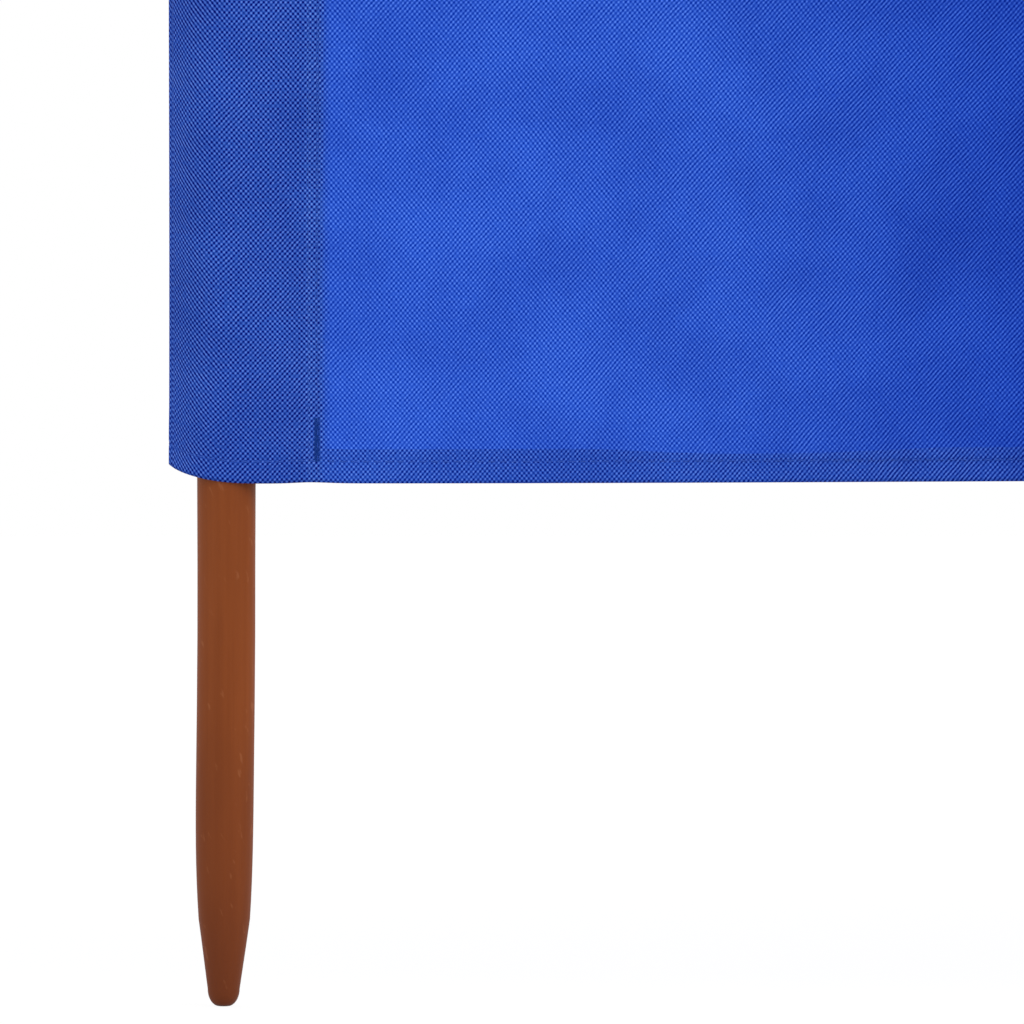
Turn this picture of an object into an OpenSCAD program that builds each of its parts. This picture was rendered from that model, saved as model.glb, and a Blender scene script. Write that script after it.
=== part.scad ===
// Beach windbreak: one long strip of cloth carried by round wooden stakes.
// Millimetres. +X runs along the cloth, +Z is up, and the cloth bellies out towards -Y.
// The origin is the middle of the flat tip of the middle stake.

/* [Run] */
// Number of bays, even so that a stake stands on the origin
bays = 4; // [2:2:6]
// Distance between the centres of neighbouring stakes
stake_pitch = 1236; // [900:1:1400]

/* [Stakes] */
// Diameter of a stake
stake_d = 28; // [24:1:30]
// Length of a stake from its tip to its top
stake_len = 1500; // [1480:10:1900]
// Diameter of the flat on the tip
tip_flat_d = 6; // [4:0.5:10]
// Diameter just above the rounded end of the tip
tip_d = 13.8; // [12:0.1:18]
// Height of the cone that points the stake
point_h = 42; // [36:1:60]
// Diameter where the cone meets the shoulder
point_d = 24.2; // [20:0.1:24.2]
// Diameter of the straight stretch above the shoulder, which goes into the ground
ground_d = 27.6; // [24.4:0.1:27.6]
// Height where the straight stretch starts
ground_from = 112; // [80:1:120]
// Length of the straight stretch
ground_len = 100; // [60:1:110]
// Height over which the stake then swells to its full diameter
swell_h = 12; // [4:1:15]
// Radius of the rounded top edge
top_round = 4; // [1:0.5:8]

/* [Cloth] */
// Thickness of one layer of cloth
cloth_t = 0.6; // [0.4:0.1:1]
// Height of the cloth from the lower fold to the upper fold
cloth_h = 1200; // [800:10:1200]
// Bare stake below the cloth
stake_below = 252; // [200:2:260]
// Height of a folded hem
hem_h = 16; // [10:1:25]
// Depth that the cloth of a bay bellies out
belly = 70; // [0:5:80]

/* [Sleeves] */
// Stake centre to the outer fold of an end sleeve
end_fold = 28; // [24:1:40]
// Stake centre to the sewn edge of an end sleeve
end_edge = 47.5; // [44:0.5:60]
// Stake centre to either sewn edge of an inner sleeve
inner_edge = 42; // [38:0.5:60]
// Width of the flat strip where the two layers are sewn together
flange_w = 8.5; // [6:0.5:12]
// How far in front of the centres of the stakes the cloth is sewn
seam_front = 9; // [1:0.5:12]
// How far in front of the centre of its stake the fold of an end sleeve lies
fold_front = 3; // [1:0.5:6]
// Gap between a stake and the cloth round it
sleeve_gap = 0.4; // [0.2:0.1:1]
// How far the lower edge climbs towards the fold of an end sleeve
lower_corner = 7; // [0:1:12]
// How far the upper edge drops towards the fold of an end sleeve
upper_corner = 4; // [0:1:12]

/* [Hidden] */
stake_r = stake_d / 2;
inside_r = stake_r + sleeve_gap;
outside_r = inside_r + cloth_t;
cloth_top = stake_below + cloth_h;
field_h = cloth_h - 2 * hem_h;
tip_round = (tip_d - tip_flat_d) / 2;
belly_steps = 48;
arc_steps = 10;
corner_steps = 8;
shoulder_steps = 6;
lap = 1; // how far a shape runs into or past another that it is joined to or cut from
stakes = [1 : bays + 1];
stake_colour = "#85452a";
field_colour = "#2f58ca";
double_colour = "#2c4eab";

// X of the centre of stake k, counted from 1 at the left.
function stake_x(k) = (k - 1 - bays / 2) * stake_pitch;

// Distance from the centre of stake k to the sewn edge of its sleeve.
function sewn_edge(k) = (k == 1 || k == bays + 1) ? end_edge : inner_edge;

// Y of the cloth at a share u of the way across a bay.
function belly_y(u) = -seam_front - belly * pow(sin(180 * u), 3);

// Direction from the origin of the point where a line from p touches a circle of radius r.
function touch(r, p, side) = atan2(p.y, p.x) + side * acos(r / norm(p));

// Arc of radius r between two directions, from the first to the second.
function arc(r, from, to) =
    [for (i = [0 : arc_steps]) let (t = from + (to - from) * i / arc_steps) r * [cos(t), sin(t)]];

// Outline of a thread drawn tight round a circle of radius r from point left to point right, both at y < 0.
function lens(r, left, right) = concat(
    [left], arc(r, touch(r, left, -1) + 360, touch(r, right, 1)),
    [right], arc(r, touch(r, right, -1), touch(r, left, 1))
);

// Radius of the shoulder at a share s of its height, easing from the cone into the straight stretch.
function shoulder_r(s) = (ground_d - (ground_d - point_d) * pow(1 - s, 3)) / 2;

// Half outline of a stake as [radius, height] from the tip up.
function stake_outline() = concat(
    [[0, 0], [tip_flat_d / 2, 0]],
    [for (t = [-60 : 30 : 0]) [tip_flat_d / 2 + tip_round * cos(t), tip_round * (1 + sin(t))]],
    [for (i = [0 : shoulder_steps])
        let (s = i / shoulder_steps) [shoulder_r(s), point_h + s * (ground_from - point_h)]],
    [[ground_d / 2, ground_from + ground_len], [stake_r, ground_from + ground_len + swell_h]],
    [for (t = [0 : 30 : 90])
        [stake_r - top_round * (1 - cos(t)), stake_len - top_round * (1 - sin(t))]],
    [[0, stake_len]]
);

// A stake turned from one length of round wood, pointed below and rounded on top.
module stake(k) {
    color(stake_colour)
        translate([stake_x(k), 0, 0])
            rotate_extrude($fn = 96)
                polygon(stake_outline());
}

// Cloth drawn round a stake from the fold or flange that starts at left to the one that starts at right.
module sleeve_loop(left, right) {
    shrink = inside_r / outside_r;
    difference() {
        union() {
            linear_extrude(cloth_h) polygon(lens(outside_r, left, right));
            children();
        }
        translate([0, 0, -lap])
            linear_extrude(cloth_h + 2 * lap) polygon(lens(inside_r, left * shrink, right * shrink));
    }
}

// The two layers sewn flat together, ending at x = edge.
module flange(edge) {
    translate([edge - flange_w - lap, -seam_front - cloth_t, 0])
        cube([flange_w + lap, 2 * cloth_t, cloth_h]);
}

// What is cut off the lower or upper corner of an end sleeve, as a curve from the stake to the fold.
module corner_cut(rise) {
    reach = end_fold + stake_r;
    curve = [for (i = [0 : corner_steps]) let (s = i / corner_steps) [stake_r - s * reach, rise * s * s]];
    rotate([90, 0, 0])
        linear_extrude(4 * stake_r, center = true)
            polygon(concat(curve, [[-end_fold - lap, rise], [-end_fold - lap, -lap], [stake_r, -lap]]));
}

// The end of the cloth folded back round the outermost stake and sewn to itself.
module end_sleeve() {
    color(double_colour)
        difference() {
            sleeve_loop([-end_fold, -fold_front], [end_edge - flange_w, -seam_front]) flange(end_edge);
            if (lower_corner > 0) corner_cut(lower_corner);
            if (upper_corner > 0) translate([0, 0, cloth_h]) mirror([0, 0, 1]) corner_cut(upper_corner);
        }
}

// Half of the sleeve round an inner stake: side -1 is the cloth in front, 1 is the strip sewn on behind.
module inner_sleeve(k, side) {
    start = inner_edge - flange_w;
    color(double_colour)
        translate([stake_x(k), 0, stake_below])
            intersection() {
                sleeve_loop([-start, -seam_front], [start, -seam_front]) {
                    flange(inner_edge);
                    mirror([1, 0, 0]) flange(inner_edge);
                }
                translate([-inner_edge, side < 0 ? -4 * stake_r - seam_front : -seam_front, 0])
                    cube([2 * inner_edge, 4 * stake_r, cloth_h]);
            }
}

// A strip of cloth across bay k, from height z, with its back face behind by extra.
module bay_strip(k, z, height, extra) {
    from = stake_x(k) + sewn_edge(k);
    span = stake_x(k + 1) - sewn_edge(k + 1) - from;
    line = [for (i = [0 : belly_steps]) let (u = i / belly_steps) [from + u * span, belly_y(u)]];
    behind = [for (i = [belly_steps : -1 : 0]) line[i] + [0, extra]];
    translate([0, 0, z])
        linear_extrude(height)
            polygon(concat([for (p = line) p - [0, cloth_t]], behind));
}

// The single layer that fills bay k between its hems.
module bay_cloth(k) {
    color(field_colour) bay_strip(k, stake_below + hem_h, field_h, 0);
}

// A hem of bay k: the edge of the cloth turned up behind and sewn down as a second layer.
module bay_hem(k, z) {
    color(double_colour) bay_strip(k, z, hem_h, cloth_t);
}

for (k = stakes)
    stake(k);
translate([stake_x(1), 0, stake_below]) end_sleeve();  // left_end_sleeve
translate([stake_x(bays + 1), 0, stake_below]) mirror([1, 0, 0]) end_sleeve();  // right_end_sleeve
for (k = [2 : bays]) {
    inner_sleeve(k, -1);
    inner_sleeve(k, 1);
}
for (k = [1 : bays]) {
    bay_cloth(k);
    bay_hem(k, stake_below);
    bay_hem(k, cloth_top - hem_h);
}
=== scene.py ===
"""A beach windbreak: four bays of sewn blue cloth carried by five pointed, stained stakes.

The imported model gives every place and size. This script makes the sewn cloth with its folds and hems, the
stitching, the turned wood and the light round them. Metres, +X along the run, +Z up, -Y the front.
"""

from __future__ import annotations

import logging
import math
from abc import ABC, abstractmethod
from bisect import bisect_right
from collections.abc import Sequence
from dataclasses import dataclass, field
from enum import Enum

import bmesh
import bpy
from mathutils import Matrix, Vector, noise

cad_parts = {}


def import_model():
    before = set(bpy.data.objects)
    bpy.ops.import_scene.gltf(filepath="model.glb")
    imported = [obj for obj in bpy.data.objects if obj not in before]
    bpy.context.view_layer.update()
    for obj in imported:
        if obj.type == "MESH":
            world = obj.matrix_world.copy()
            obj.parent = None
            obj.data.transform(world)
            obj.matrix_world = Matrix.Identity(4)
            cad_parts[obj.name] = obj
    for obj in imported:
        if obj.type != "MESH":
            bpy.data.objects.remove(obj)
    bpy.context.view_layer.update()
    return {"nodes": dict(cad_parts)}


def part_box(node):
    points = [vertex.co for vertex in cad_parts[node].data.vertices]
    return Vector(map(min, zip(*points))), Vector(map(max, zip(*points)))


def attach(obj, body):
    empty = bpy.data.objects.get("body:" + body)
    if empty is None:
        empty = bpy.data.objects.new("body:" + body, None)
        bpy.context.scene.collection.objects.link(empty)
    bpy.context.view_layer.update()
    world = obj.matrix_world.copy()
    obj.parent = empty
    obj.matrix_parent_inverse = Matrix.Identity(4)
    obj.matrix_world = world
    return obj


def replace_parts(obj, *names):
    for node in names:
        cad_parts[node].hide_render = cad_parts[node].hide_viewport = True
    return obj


LOG = logging.getLogger("windbreak")
BODY = "root"
MM = 0.001
RGB = tuple[float, float, float]


class Slot(Enum):
    """The record's material slots."""

    WOOD = "stained_wood"
    SINGLE = "cloth_single"
    DOUBLE = "cloth_double"
    THREAD = "thread"


class Face(Enum):
    """A side of a cloth, as a sign along its outward direction."""

    OUTER = 1
    INNER = -1


def smoothstep(low: float, high: float, value: float) -> float:
    """Ease from 0 at low to 1 at high."""
    share = min(1.0, max(0.0, (value - low) / (high - low)))
    return share * share * (3 - 2 * share)


def bell(distance: float, width: float) -> float:
    """A rounded bump, 1 at no distance and fading over width."""
    return math.exp(-((distance / width) ** 2))


def steps(start: float, end: float, size: float) -> list[float]:
    """Evenly spaced values after start up to end, about size apart."""
    count = max(1, round((end - start) / size))
    return [start + (end - start) * i / count for i in range(1, count + 1)]


def linear(red: int, green: int, blue: int) -> RGB:
    """A colour written as 0 to 255 on a screen, as the shader takes it."""

    def channel(value: int) -> float:
        share = value / 255
        return share / 12.92 if share <= 0.04045 else ((share + 0.055) / 1.055) ** 2.4

    return channel(red), channel(green), channel(blue)


# ---------------------------------------------------------------------------------------------- layout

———

## Task details:
Reproduce verbatim only this range: the first line of the material through the line that contains "the middle stake.", inclusive.

## Answer:
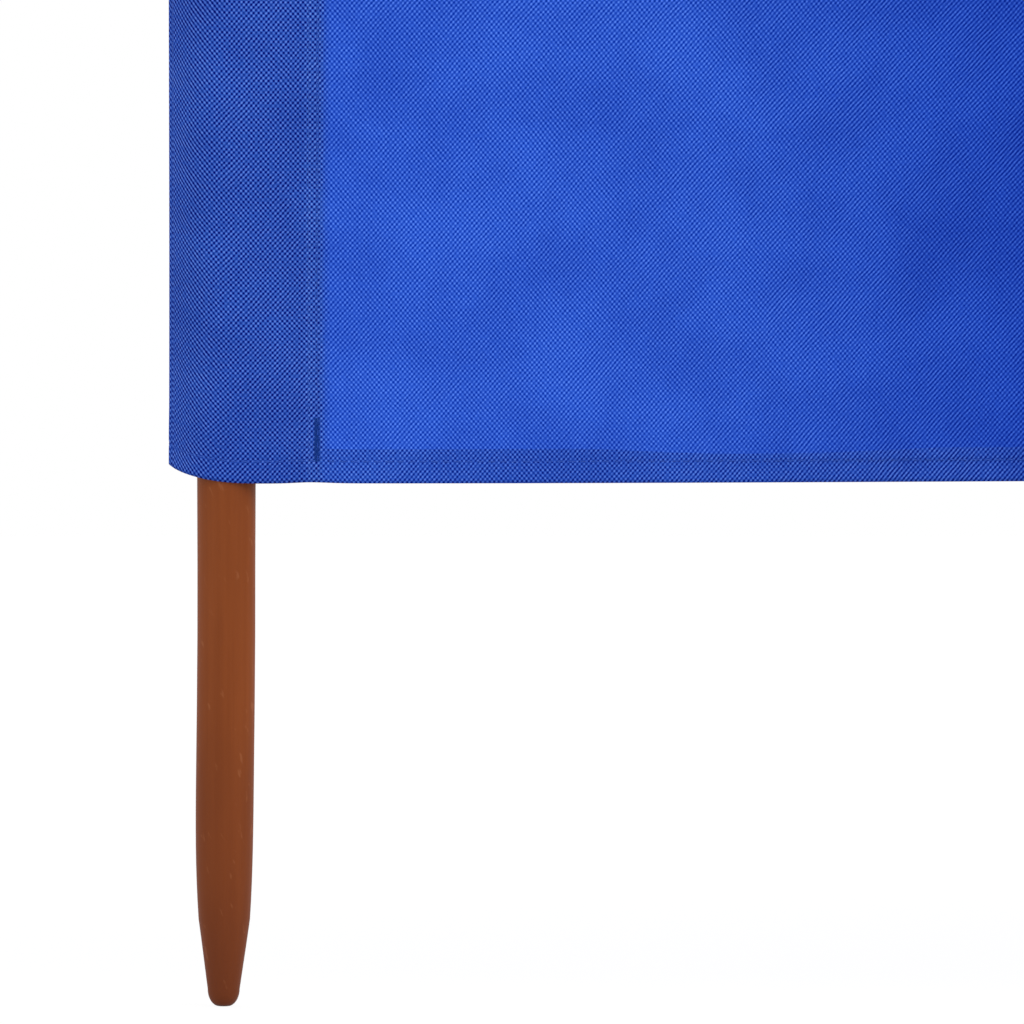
Turn this picture of an object into an OpenSCAD program that builds each of its parts. This picture was rendered from that model, saved as model.glb, and a Blender scene script. Write that script after it.
=== part.scad ===
// Beach windbreak: one long strip of cloth carried by round wooden stakes.
// Millimetres. +X runs along the cloth, +Z is up, and the cloth bellies out towards -Y.
// The origin is the middle of the flat tip of the middle stake.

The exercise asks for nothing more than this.